1. Conduct accessibility audits: Have students map their school or local library, documenting which sections receive the most space, light, and prominent positioning. Compare the physical footprint of Western canonical works versus Global Anglophone texts.

2. Create "path of resistance" exercises: Assign students to locate specific works by authors from different traditions, tracking time required and obstacles encountered. Use this data to visualize knowledge accessibility patterns.

3. Examine collection development: Invite the school librarian to discuss acquisition policies, budgets for different literary categories, and historical imbalances in the collection.

4. Test AI knowledge gaps: Design experiments where students test language models with character names from diverse literary traditions, recording accuracy rates for Western canon versus Global Anglophone texts versus BBIP/BCALA works.

5. Visualize the "long tail": Create classroom displays showing the distribution curve of AI accuracy across different disciplinary traditions, helping students understand why certain kinds of knowledge appear fragmentary or erroneous.

6. Predict hallucination vulnerability: Teach students to anticipate when AI systems might hallucinate based on documented knowledge gaps, developing critical assessment skills for digital information.

7. Compare retrieval challenges: Design parallel research assignments using physical libraries and AI tools, documenting which knowledge traditions require more effort to access in each system and which systems result in more confidence in the findings.

8. Document "heat signatures": Have students track which materials show physical wear in libraries and which generate confident responses from AI, creating a comparative analysis of knowledge hierarchies.

9. Curate counter-collections: Develop classroom resources that deliberately highlight works residing in the "long tail" of both physical and digital knowledge systems.

10. Analyze classification consequences: Examine how Library of Congress categories place certain traditions in peripheral positions, then identify how these same patterns manifest in digital information systems.

Please share your results with me if you try any for these.
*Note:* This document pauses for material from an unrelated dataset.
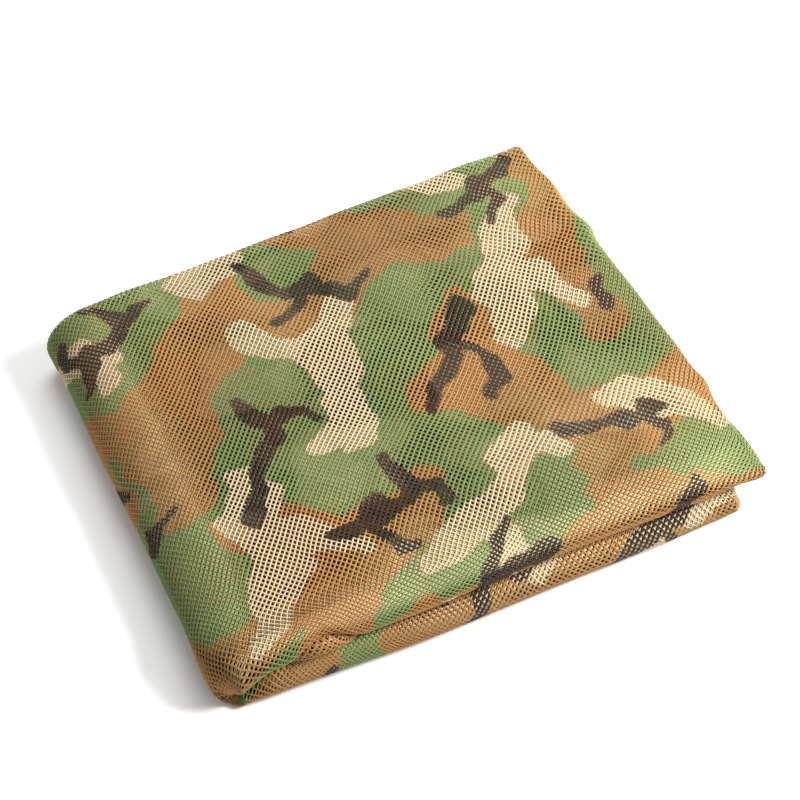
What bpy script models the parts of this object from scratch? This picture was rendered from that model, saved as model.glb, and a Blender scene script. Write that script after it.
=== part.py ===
"""Camouflage net, folded into a flat pack.

One cut length of warp-knitted mesh.  It is folded lengthwise by three
halvings into a strip of eight layers, and the strip is folded once more
across its middle, so that an upper packet lies on a lower one and the last
fold is a smooth wrap at the left.  Metres, +Z up, +X along the front edge,
+Y to the back, origin at the middle of the pack's foot.
"""

import bmesh
import bpy
import numpy as np

MM = 0.001

# the cloth and its layers
SHEET = 1.1 * MM            # thickness of one layer, loft of the mesh included
PITCH = 2.3 * MM            # from one layer of a packet to the next
STACK = (1, 8, 5, 4, 3, 6, 7, 2)  # place of each panel above the middle plane

# the pack in plan
HALF_DEPTH = 131.0 * MM     # middle line to the front roll
BEND_X = -124.0 * MM        # line about which the strip is folded in two
BEND_REACH = 1.55           # the left wrap is this much longer than it is high
UPPER_END = 156.0 * MM      # right end of the upper packet
LOWER_END = 155.5 * MM      # right end of the lower packet

# heights
MIDDLE = 7.5 * PITCH + SHEET / 2    # plane between the two packets, unpressed
TOP = 38.0 * MM             # finished height at the middle of the pack
CREASE = 17.5 * MM          # finished height of the crease between the packets

# how finely the faces follow the cloth
PANEL_STEPS = 6             # across one panel
WIDE_FOLD_STEPS = 5         # round a fold that wraps other folds
TIGHT_FOLD_STEPS = 4        # round an innermost fold
UPPER_STEPS = 10            # along the upper packet
WRAP_STEPS = 8              # round the left wrap
LOWER_STEPS = 8             # along the lower packet

# soft ridges and troughs of the top: middle, heading, half length, half
# width and rise
RIPPLE_COLUMNS = ("x_mm", "y_mm", "heading_deg", "length_mm", "width_mm", "rise_mm")
RIPPLES = (
    (-62.0, 78.0, -38.0, 60.0, 17.0, 1.5),
    (28.0, 70.0, -62.0, 62.0, 18.0, 1.6),
    (-100.0, 10.0, 78.0, 80.0, 18.0, -1.3),
    (20.0, -50.0, 12.0, 90.0, 22.0, -1.2),
    (112.0, -96.0, 18.0, 45.0, 14.0, 1.3),
)


def ease(value, start, stop):
    """Smooth step from 0 at start to 1 at stop."""
    t = np.clip((value - start) / (stop - start), 0.0, 1.0)
    return t * t * (3.0 - 2.0 * t)


def section():
    """Cut through the strip: place across, height and unit tangent of each point.

    Panels run between the back and the front in turn; a half circle joins
    each to the next.
    """
    turn = HALF_DEPTH - 3.5 * PITCH
    places, heights, across, rises = [], [], [], []
    for panel, place in enumerate(STACK):
        height = (place - 0.5) * PITCH
        heading = -1.0 if panel % 2 == 0 else 1.0
        steps = np.linspace(-1.0, 1.0, PANEL_STEPS + 1)
        places.extend(heading * turn * steps)
        heights.extend(np.full(steps.size, height))
        across.extend(np.full(steps.size, heading))
        rises.extend(np.zeros(steps.size))
        if panel + 1 == len(STACK):
            break
        after = (STACK[panel + 1] - 0.5) * PITCH
        radius = abs(after - height) / 2
        climb = np.sign(after - height)
        count = WIDE_FOLD_STEPS if radius > PITCH else TIGHT_FOLD_STEPS
        angle = np.linspace(0.0, np.pi, count + 1)[1:-1]
        places.extend(heading * (turn + radius * np.sin(angle)))
        heights.extend((height + after) / 2 - climb * radius * np.cos(angle))
        across.extend(heading * np.cos(angle))
        rises.extend(climb * np.sin(angle))
    return tuple(np.array(column) for column in (places, heights, across, rises))


def strip(place, height, across, rise):
    """Lay the section along the folded strip.

    Returns points and the two tangents, each of shape (section, station, 3),
    before the pack is pressed into shape.
    """
    run = np.linspace(0.0, 1.0, UPPER_STEPS + 1)[:-1] ** 1.35
    turn = np.linspace(0.0, 1.0, WRAP_STEPS + 1)
    back = np.linspace(0.0, 1.0, LOWER_STEPS + 1)[1:]
    stations = run.size + turn.size + back.size
    angle = np.concatenate([0.0 * run, np.pi * turn, np.pi + 0.0 * back])
    bending = np.concatenate([0.0 * run, 0.0 * turn + 1.0, 0.0 * back])
    shape = (place.size, stations)

    y = np.broadcast_to(place[:, None], shape)
    w = np.broadcast_to(height[:, None], shape)
    upper_end, lower_end = right_ends(y, w)
    upper_x = upper_end[:, :run.size] * (1.0 - run) + BEND_X * run
    lower_x = lower_end[:, -back.size:] * back + BEND_X * (1.0 - back)
    wrap_x = BEND_X - BEND_REACH * w[:, :turn.size] * np.sin(np.pi * turn)
    x = np.concatenate([upper_x, wrap_x, lower_x], axis=1)
    z = MIDDLE + w * np.cos(angle)

    # the wrap is narrower than the packets: its two ends are rounded
    tuck = 1.0 - np.where(y < 0, 0.055, 0.035) * np.sin(angle) ** 2
    points = np.stack([x, y * tuck, z], axis=-1)

    out = np.stack([-BEND_REACH * np.sin(angle), 0.0 * angle, np.cos(angle)], axis=-1)
    tangent_across = rise[:, None, None] * out[None]
    tangent_across[..., 1] += across[:, None]
    along_x = np.where(bending > 0, -BEND_REACH * np.cos(angle), np.where(angle > 1, 1.0, -1.0))
    along_z = np.where(bending > 0, -np.sin(angle), 0.0)
    along = np.stack([along_x, 0.0 * angle, along_z], axis=-1)
    tangent_along = np.broadcast_to(along[None], points.shape)
    return points, tangent_across, tangent_along


def right_ends(y, w):
    """Where the layers of each packet stop at the right: the cut ends do not line up."""
    wander = 1.2 * MM * np.sin(y / (31.0 * MM) + w / (1.9 * MM))
    upper = UPPER_END + wander
    slip = 14.0 * MM * ease(-y, 70 * MM, 131 * MM) + 7.0 * MM * ease(y, 85 * MM, 131 * MM)
    tabs = 4.5 * MM * np.exp(-((y - 72 * MM) / (15 * MM)) ** 2)
    tabs = tabs + 4.0 * MM * np.exp(-((y + 62 * MM) / (11 * MM)) ** 2)
    lower = LOWER_END + wander + tabs - slip
    return upper, lower


def press(points):
    """Press the stack into the shape of the finished pack."""
    x, y, z = points[..., 0], points[..., 1], points[..., 2]

    # finished heights of the top and of the crease between the packets
    left, right = ease(-x, 60 * MM, 150 * MM), ease(x, 95 * MM, 156 * MM)
    front = ease(-y, 90 * MM, 131 * MM)
    nearer = ease(-y, -110 * MM, 110 * MM)
    top = TOP - 1.0 * MM * left - 2.5 * MM * right - (3.0 * left + 5.0 * right) * MM * nearer
    crease = CREASE - 5.5 * MM * left * front - 3.0 * MM * right
    foot = SHEET / 2
    lower = foot + (z - foot) * (crease - foot) / (MIDDLE - foot)
    upper = crease + (z - MIDDLE) * (top - crease) / (2 * MIDDLE - MIDDLE)
    new_z = np.where(z < MIDDLE, lower, upper)

    # ripples, strongest on the top and gone at the foot
    lift = ease(z, 0.4 * MIDDLE, 2 * MIDDLE)
    for ripple in RIPPLES:
        name = dict(zip(RIPPLE_COLUMNS, ripple))
        heading = np.radians(name["heading_deg"])
        dx, dy = x - name["x_mm"] * MM, y - name["y_mm"] * MM
        along = dx * np.cos(heading) + dy * np.sin(heading)
        aside = dy * np.cos(heading) - dx * np.sin(heading)
        bump = np.exp(-(along / (name["length_mm"] * MM)) ** 2 - (aside / (name["width_mm"] * MM)) ** 2)
        new_z = new_z + name["rise_mm"] * MM * lift * bump

    # the outline is a little out of square, and the lower packet spreads
    high = ease(z, 0.7 * MIDDLE, 1.3 * MIDDLE)
    back = ease(y, -40 * MM, 131 * MM)
    new_y = y + 0.050 * (x + 10 * MM) * back + 9.5 * MM * back
    new_y = new_y + 2.5 * MM * high * ease(-y, 90 * MM, 131 * MM)
    new_y = new_y + 0.8 * MM * np.sin(x / (38.0 * MM)) * ease(-y, 60 * MM, 131 * MM)
    new_x = x + 1.5 * MM * np.sin(y / (52.0 * MM) + 0.6) * (0.4 + 0.6 * high)
    return np.stack([new_x, new_y, new_z], axis=-1)


def sheet_faces(rows, columns):
    """Quads of a closed sheet: both sides of a grid and its four rims."""
    index = np.arange(rows * columns).reshape(rows, columns)
    upper = np.stack([index[:-1, :-1], index[1:, :-1], index[1:, 1:], index[:-1, 1:]], axis=-1)
    lower = upper[..., ::-1] + rows * columns
    faces = [upper.reshape(-1, 4), lower.reshape(-1, 4)]
    for rim in (index[:, 0][::-1], index[-1][::-1], index[:, -1], index[0]):
        under = rim + rows * columns
        faces.append(np.stack([rim[:-1], rim[1:], under[1:], under[:-1]], axis=-1))
    return np.concatenate(faces)


def fabric(name, colour, roughness):
    """Plain cloth material."""
    material = bpy.data.materials.new(name)
    material.use_nodes = True
    shader = material.node_tree.nodes["Principled BSDF"]
    shader.inputs["Base Color"].default_value = (*colour, 1.0)
    shader.inputs["Roughness"].default_value = roughness
    return material


def folded_net():
    """The net: one closed sheet that follows every fold of the pack."""
    points, across, along = strip(*section())
    probe = 0.02 * MM
    middle = press(points)
    slope_across = press(points + probe * across) - press(points - probe * across)
    slope_along = press(points + probe * along) - press(points - probe * along)
    normal = np.cross(slope_across, slope_along)
    normal /= np.linalg.norm(normal, axis=-1, keepdims=True)
    rows, columns = middle.shape[:2]
    sides = np.concatenate([
        (middle + normal * SHEET / 2).reshape(-1, 3),
        (middle - normal * SHEET / 2).reshape(-1, 3),
    ])
    low, high = sides.min(axis=0), sides.max(axis=0)
    sides -= [(low[0] + high[0]) / 2, (low[1] + high[1]) / 2, low[2]]

    mesh = bpy.data.meshes.new("net_cloth")
    mesh.from_pydata(sides.tolist(), [], sheet_faces(rows, columns).tolist())
    work = bmesh.new()
    work.from_mesh(mesh)
    bmesh.ops.recalc_face_normals(work, faces=work.faces)
    bmesh.ops.triangulate(work, faces=work.faces)
    work.to_mesh(mesh)
    work.free()
    mesh.materials.append(fabric("camouflage_mesh", (0.16, 0.19, 0.08), 0.85))
    cloth = bpy.data.objects.new("net_cloth", mesh)
    bpy.context.scene.collection.objects.link(cloth)
    return cloth


def main():
    for leftover in list(bpy.data.objects):
        bpy.data.objects.remove(leftover, do_unlink=True)
    folded_net()


main()
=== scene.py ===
"""Camouflage net, folded: the looks of the pack.

One length of printed warp-knitted mesh lies folded in sixteen layers.  The
outermost layer and the one under it are open net, knot by knot; the layers
inside are thin sheets on the same folds.  Points are worked out on the flat
cloth, in millimetres, and folded up by fold_up().
"""

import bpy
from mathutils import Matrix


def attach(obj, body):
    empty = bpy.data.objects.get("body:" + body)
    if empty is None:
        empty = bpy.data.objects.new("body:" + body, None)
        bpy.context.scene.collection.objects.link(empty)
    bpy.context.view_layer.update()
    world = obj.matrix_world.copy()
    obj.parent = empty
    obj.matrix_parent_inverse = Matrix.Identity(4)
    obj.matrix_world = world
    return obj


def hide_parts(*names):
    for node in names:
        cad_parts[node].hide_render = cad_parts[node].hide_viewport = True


bl_info = {
    "name": "Folded camouflage net",
    "version": (1, 0, 0),
    "blender": (4, 5, 0),
    "location": "3D View > Sidebar > Net",
    "description": "Knitted mesh, print and stage for a folded camouflage net",
    "category": "Object",
}

import bpy
import numpy as np
from mathutils import Matrix, Vector

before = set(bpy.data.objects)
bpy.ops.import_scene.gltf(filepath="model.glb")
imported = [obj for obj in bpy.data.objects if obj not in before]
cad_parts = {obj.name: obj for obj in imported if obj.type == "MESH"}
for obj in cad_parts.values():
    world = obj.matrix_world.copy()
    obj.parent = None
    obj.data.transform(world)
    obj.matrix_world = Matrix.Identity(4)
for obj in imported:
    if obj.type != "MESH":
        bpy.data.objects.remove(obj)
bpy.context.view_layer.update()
NODE = "net_cloth"

MM = 0.001

# -------- the pack
# the folds, as in the solid
PITCH = 2.3                 # from one layer of a packet to the next
HALF_SHEET = 0.55           # half the thickness of the solid's sheet
STACK = (1, 8, 5, 4, 3, 6, 7, 2)  # place of each panel above the middle plane
WIDEST_FOLD = (len(STACK) - 1) / 2 * PITCH   # radius of the outermost fold
HALF_DEPTH = 131.0          # middle line to the front roll
TURN = HALF_DEPTH - WIDEST_FOLD   # where a panel ends and its fold begins
MIDDLE = (len(STACK) - 0.5) * PITCH + HALF_SHEET  # plane between the packets, unpressed
BEND_X = -124.0             # line about which the strip is folded in two
BEND_REACH = 1.55           # reach of the left wrap for each mm of its height
UPPER_END = 153.5           # right end of the upper packet
LOWER_END = 153.0           # right end of the lower packet
TOP = 38.0                  # finished height at the middle of the pack
CREASE = 17.5               # finished height of the crease between the packets
UNDERSIDE = 0.75            # finished height of the lowest layer
THINNEST = 4.0              # least height of the upper packet, at its front right tip
FOOT = (3.86, 6.28)         # middle of the footprint, in the fold's own frame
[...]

Or if you’d like to explore them in the discussion section with other readers, by all means take this opportunity. These kinds of tasks might help make abstract concepts tangible for students, helping them develop critical awareness and practical strategies for navigating knowledge systems with deeply embedded biases and highly variable percentages of accuracy from one word to the next word in its output. Passively taking in information becomes active investigation into how knowledge is structured, preserved, and prioritized across physical and digital environments.